While we have no objections to this, I'm curious about the reason for wanting to distinguish these, given that Kubernetes uses CVE-IDs, unlike vendor-specific IDs such as GHSA-ID or RHSA-ID. |
I thought your name looked familiar! Thanks for the information on how the component versions obtained and how trivy works here.
This is because OSV has a concept of a home database. The same CVE may be expressed in multiple places (e.g. NVD/CVE list, and custom advisory databases), and we need to distinguish them because the contents might be different. To do this, records typically have a custom identifier prefix.
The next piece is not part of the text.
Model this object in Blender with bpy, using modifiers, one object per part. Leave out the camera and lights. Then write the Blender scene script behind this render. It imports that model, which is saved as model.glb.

An example is https://osv.dev/vulnerability/UBUNTU-CVE-2023-25136 vs https://osv.dev/vulnerability/CVE-2023-25136, where a Linux distribution wants to publish information about a specific CVE specific to the distro. Another example is curl, who also publish OSV directly: https://osv.dev/vulnerability/CURL-CVE-2024-9681. |
Thanks for explaining. It makes sense. I opened a PR. |
It would be great to keep this CVE feed current and updated.
I discovered its existence in this discussion:
@andrewpollock (who contributes to OSV) wrote in aboutcode-org/vulnerablecode#1661 (comment)
But the repo is not in sync with the latest security feed.